Я начала таскать ее по врачам; ходили мы вдвоем, Пьетро вечно был занят в университете. Грудь у меня распирало и жгло так, будто внутрь напихали раскаленных камней, мне чудилась неизбежная ампутация вследствие заражения. Я мучилась с молокоотсосом, чтобы было чем накормить дочку из бутылочки и хоть немного снять боль. «Ну давай, соси, – нежно шептала я ей, – ты у меня такая умница, такая хорошая девочка, у тебя хорошенький ротик, такие красивые глазки, что тебе не нравится?» Все было без толку. Какое-то время у меня получалось держать ее на смешанном питании, но потом пришлось окончательно перейти на искусственное вскармливание.
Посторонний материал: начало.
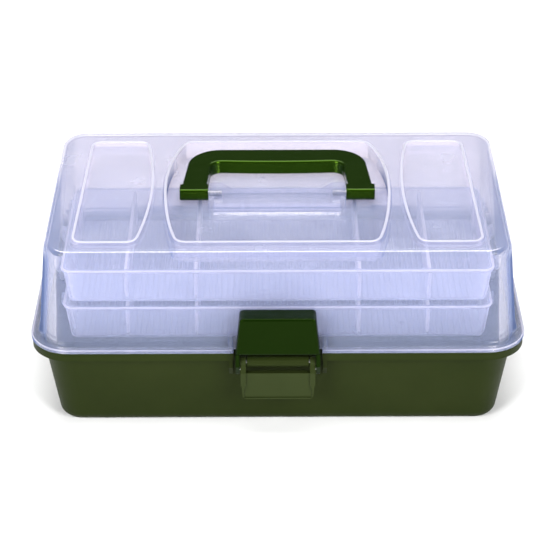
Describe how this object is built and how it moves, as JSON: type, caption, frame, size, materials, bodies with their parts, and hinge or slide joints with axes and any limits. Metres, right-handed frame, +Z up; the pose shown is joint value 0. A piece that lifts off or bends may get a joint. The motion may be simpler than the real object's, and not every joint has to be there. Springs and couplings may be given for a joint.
{
  "type": "fishing tackle box",
  "caption": "Moulded fishing tackle box with a green base, see-through lid, cantilever trays, folding handle and toggle latch.",
  "frame": {"origin": "centre of the base's flat bottom face, under the middle of the box", "axes": "+X to the right seen from the latch side, +Y to the rear hinges, +Z up"},
  "size_m": [0.33, 0.2113, 0.135],
  "materials": {
    "base_green": "fine moulded grain",
    "lid_clear": "natural, milky and see-through",
    "handle_green": "gloss",
    "latch_green": "satin",
    "tray_clear": "natural, milky and see-through",
    "arm_plastic": "satin",
    "pin_steel": "satin"
  },
  "bodies": {
    "base": {"base_tub": "base_green", "hinge_pin_left": "pin_steel", "hinge_pin_right": "pin_steel", "latch_lever_pin": "pin_steel", "base_arm_rivets": "pin_steel"},
    "lid": {"lid_shell": "lid_clear", "lid_link_rivets": "pin_steel", "handle_pivot_pins": "pin_steel"},
    "handle": {"carry_handle": "handle_green"},
    "latch_lever": {"latch_lever": "latch_green"},
    "latch_hook": {"latch_hook": "latch_green", "latch_hook_pins": "pin_steel"},
    "front_arms": {"front_arm_left": "arm_plastic", "front_arm_right": "arm_plastic", "arm_link_pins": "pin_steel"},
    "rear_arms": {"rear_arm_left": "arm_plastic", "rear_arm_right": "arm_plastic"},
    "lid_links": {"lid_link_left": "arm_plastic", "lid_link_right": "arm_plastic"},
    "lower_tray": {"lower_tray": "tray_clear", "lower_tray_rivets": "pin_steel"},
    "upper_tray": {"upper_tray": "tray_clear", "upper_tray_rivets": "pin_steel"}
  },
  "joints": [
    {"name": "lid_hinge", "type": "hinge", "parent": "base", "child": "lid", "pos_m": [0, 0.103, 0.062], "axis": [-1, 0, 0], "range_deg": [0, 100]},
    {"name": "front_arms_swing", "type": "hinge", "parent": "base", "child": "front_arms", "pos_m": [0, 0.0268, 0.049], "axis": [-1, 0, 0], "range_deg": [0, 80]},
    {"name": "rear_arms_swing", "type": "hinge", "parent": "base", "child": "rear_arms", "pos_m": [0, 0.0688, 0.049], "axis": [-1, 0, 0], "range_deg": [0, 80]},
    {"name": "lower_tray_turn", "type": "hinge", "parent": "front_arms", "child": "lower_tray", "pos_m": [0, -0.0116, 0.077], "axis": [-1, 0, 0], "range_deg": [-80, 0]},
    {"name": "upper_tray_turn", "type": "hinge", "parent": "front_arms", "child": "upper_tray", "pos_m": [0, -0.05, 0.105], "axis": [-1, 0, 0], "range_deg": [-80, 0]},
    {"name": "lid_links_turn", "type": "hinge", "parent": "lid", "child": "lid_links", "pos_m": [0, 0.076, 0.0766], "axis": [-1, 0, 0], "range_deg": [-100, 0]},
    {"name": "handle_turn", "type": "hinge", "parent": "lid", "child": "handle", "pos_m": [0, 0.0053, 0.128], "axis": [1, 0, 0], "range_deg": [0, 90]},
    {"name": "latch_lever_turn", "type": "hinge", "parent": "base", "child": "latch_lever", "pos_m": [0, -0.099, 0.0578], "axis": [-1, 0, 0], "range_deg": [0, 100]},
    {"name": "latch_hook_turn", "type": "hinge", "parent": "latch_lever", "child": "latch_hook", "pos_m": [0, -0.0985, 0.052], "axis": [-1, 0, 0], "range_deg": [-125, 0]}
  ],
  "couplings": [
    {"joint": "front_arms_swing", "follows": "lid_hinge", "ratio": 0.8},
    {"joint": "rear_arms_swing", "follows": "lid_hinge", "ratio": 0.8},
    {"joint": "lower_tray_turn", "follows": "lid_hinge", "ratio": -0.8},
    {"joint": "upper_tray_turn", "follows": "lid_hinge", "ratio": -0.8},
    {"joint": "lid_links_turn", "follows": "lid_hinge", "ratio": -1},
    {"joint": "latch_hook_turn", "follows": "latch_lever_turn", "ratio": -1.25}
  ]
}
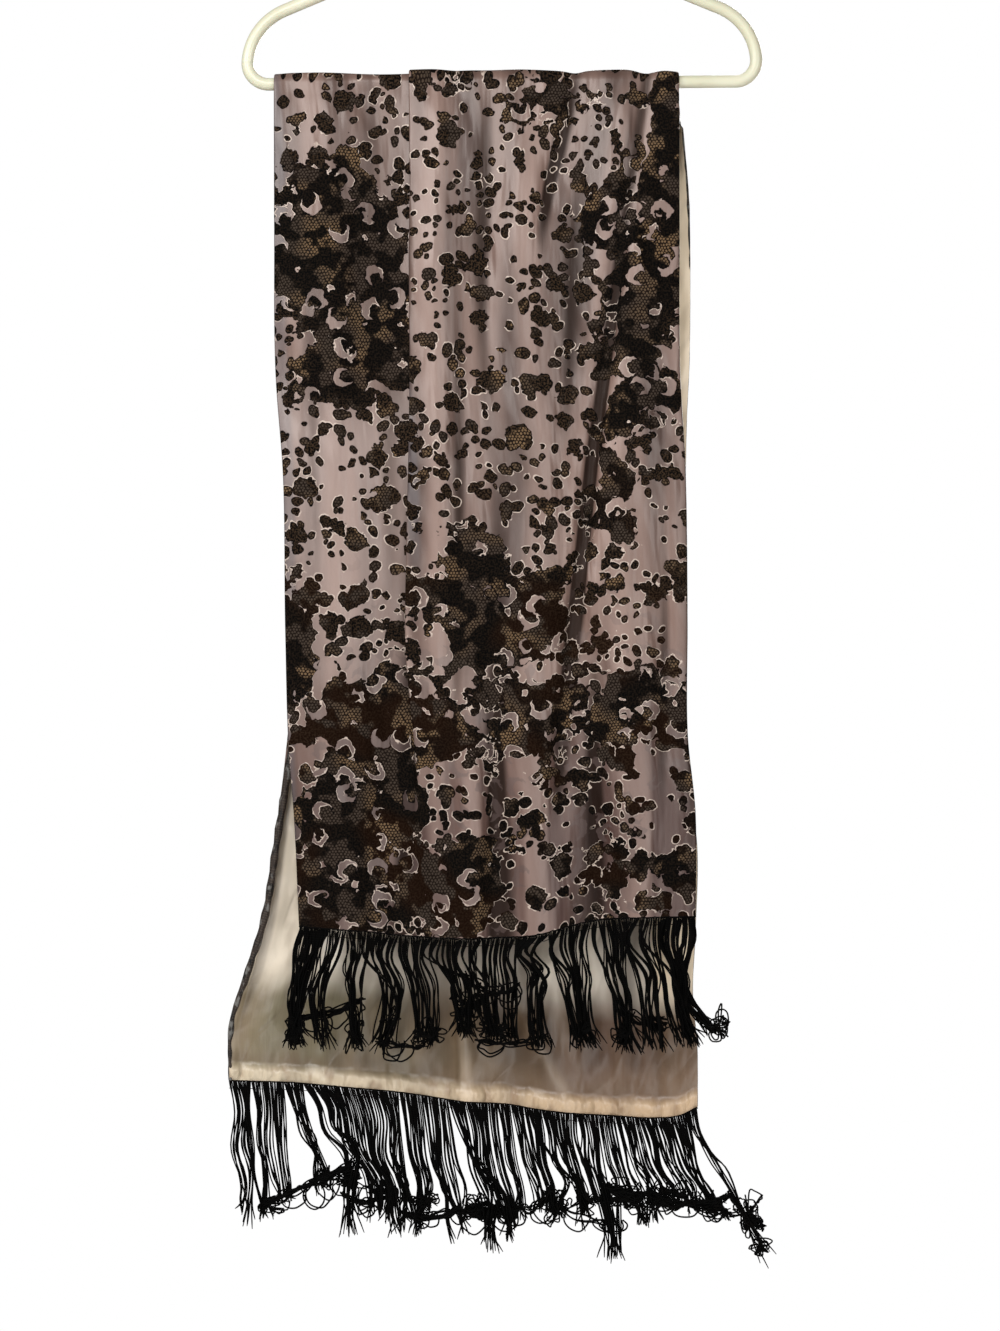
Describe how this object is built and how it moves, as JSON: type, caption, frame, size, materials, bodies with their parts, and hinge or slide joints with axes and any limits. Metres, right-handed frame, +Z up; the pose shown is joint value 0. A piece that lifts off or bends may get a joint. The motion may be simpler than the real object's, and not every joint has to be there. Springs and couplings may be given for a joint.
{
  "type": "fringed scarf on a hanger",
  "caption": "Long lined scarf with a lace-patterned face and a black fringe at each end, folded over the bottom bar of a tubular hanger.",
  "frame": {"origin": "inner top of the hanger's hook, where the rail that carries it bears", "axes": "+Z up, +X to the right of someone facing the scarf's front, +Y away from them"},
  "size_m": [0.4385, 0.0698, 1.1769],
  "materials": {
    "face_cloth": "satin ground with a black burnt-out lace pattern",
    "lining_cloth": "champagne satin",
    "fringe_yarn": "black twisted yarn",
    "hanger_plastic": "moulded off-white plastic"
  },
  "bodies": {
    "root": {"face_front": "face_cloth", "face_back": "face_cloth", "lining_front": "lining_cloth", "lining_back": "lining_cloth", "fringe_front": "fringe_yarn", "fringe_back": "fringe_yarn", "hanger_frame": "hanger_plastic", "hanger_hook": "hanger_plastic"}
  },
  "joints": []
}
Я целыми сутками только и делала, что стерилизовала бутылочки и соски и взвешивала девочку до и после кормления, при каждом ее поносе умирая от чувства вины. Я часто вспоминала, как Сильвия кормила Мирко – сына Нино – прямо посреди шумного студенческого собрания. Почему у меня ничего не получается? Я подолгу рыдала из-за этого, когда никто не видел.
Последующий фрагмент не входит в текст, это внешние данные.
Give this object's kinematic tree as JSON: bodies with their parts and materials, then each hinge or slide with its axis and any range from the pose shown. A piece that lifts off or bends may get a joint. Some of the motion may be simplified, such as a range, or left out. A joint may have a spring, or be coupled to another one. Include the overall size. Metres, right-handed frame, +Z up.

Потом выдалось несколько спокойных дней; я приободрилась и даже решила, что пора как-то переустроить свою жизнь, но затишье не продлилось и недели. Весь первый год моя дочка практически не спала: она часами плакала, извиваясь всем своим хрупким тельцем; откуда только силы брались. Успокаивалась она, только когда я носила ее на руках взад-вперед по квартире, приговаривая: «Девочка моя, мамино солнышко, доченька будет умницей, сейчас закроет глазки и заснет». Но мамино солнышко спать отказывалось наотрез, как будто, как отец, боялось сна. Что с ней? Животик болит? Или она голодная? Или чувствует себя брошенной из-за того, что я не смогла кормить ее грудью? Или все-таки ее сглазили? Что за демон мог вселиться в это крошечное создание? А со мной что? Что за яд в моем молоке? И что это было с ногой? Неужели это все моя мать? Наказывает меня за то, что я не захотела быть похожей на нее? Или это что-то еще?
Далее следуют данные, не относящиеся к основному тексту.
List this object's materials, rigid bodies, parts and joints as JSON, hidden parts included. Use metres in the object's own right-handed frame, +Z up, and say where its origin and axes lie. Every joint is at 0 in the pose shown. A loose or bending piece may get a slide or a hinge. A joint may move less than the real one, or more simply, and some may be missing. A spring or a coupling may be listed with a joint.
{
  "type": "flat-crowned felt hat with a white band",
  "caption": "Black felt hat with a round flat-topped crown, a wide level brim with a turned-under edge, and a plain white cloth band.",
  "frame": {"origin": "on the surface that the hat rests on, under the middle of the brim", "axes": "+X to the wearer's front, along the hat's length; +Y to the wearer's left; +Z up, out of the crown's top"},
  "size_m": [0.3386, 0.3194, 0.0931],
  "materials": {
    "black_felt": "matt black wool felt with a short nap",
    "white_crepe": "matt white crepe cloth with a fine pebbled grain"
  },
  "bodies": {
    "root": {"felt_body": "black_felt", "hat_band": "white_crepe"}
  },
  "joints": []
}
Как-то ночью я словно наяву услышала голос Джильолы, которая рассказывала всему кварталу, что Лила колдунья, умеет управлять огнем и душить младенцев еще в утробе. Меня охватил стыд: надо было срочно что-то предпринимать, иначе я рехнусь. Я попробовала оставить малышку с Пьетро: он привык работать по ночам и не так уставал. «Не могу больше, разбуди меня через пару часов», – сказала я, легла и мгновенно провалилась в сон. Но вскоре проснулась: ребенок надрывался плачем. Я подождала немного, плач не стихал, и я встала. Пьетро затащил люльку в кабинет и, не обращая внимания на дочь, невозмутимо сидел над книгой; рядом лежали заполненные карточки. Вот тут меня прорвало. «Тебе вообще на все плевать, тебе работа важнее собственной дочери!» – заорала я на него на диалекте. Муж холодно и спокойно предложил мне выйти за дверь и забрать люльку: ему надо закончить важную статью для английского журнала, а сроки поджимают. Больше я не просила у него помощи, а когда он сам предлагал посидеть с дочкой, говорила: «Спасибо, не надо, иди работай, у тебя куча своих дел». После ужина он какое-то время робко и растерянно крутился вокруг меня, а потом закрывался в кабинете и работал до глубокой ночи.

65

Я чувствовала себя всеми покинутой, но в то же время была уверена, что я это заслужила: я не могла обеспечить безмятежную жизнь собственному ребенку. Мне становилось все страшнее. Организм отторгал роль матери, но я стискивала зубы и продолжала делать то, что должна была делать. Я старалась не обращать внимания на боль в ноге, но она вернулась и становилась все сильнее. Я делала вид, что все нормально, и изматывала себя тяжелой работой. В доме не было лифта, и я таскала по лестнице коляску с ребенком, сумки из магазина, убирала квартиру, готовила еду и думала о том, что старею раньше времени и становлюсь страшной, как женщины из нашего квартала. Когда отчаяние достигало пика, мне непременно – именно в этот момент – звонила Лила.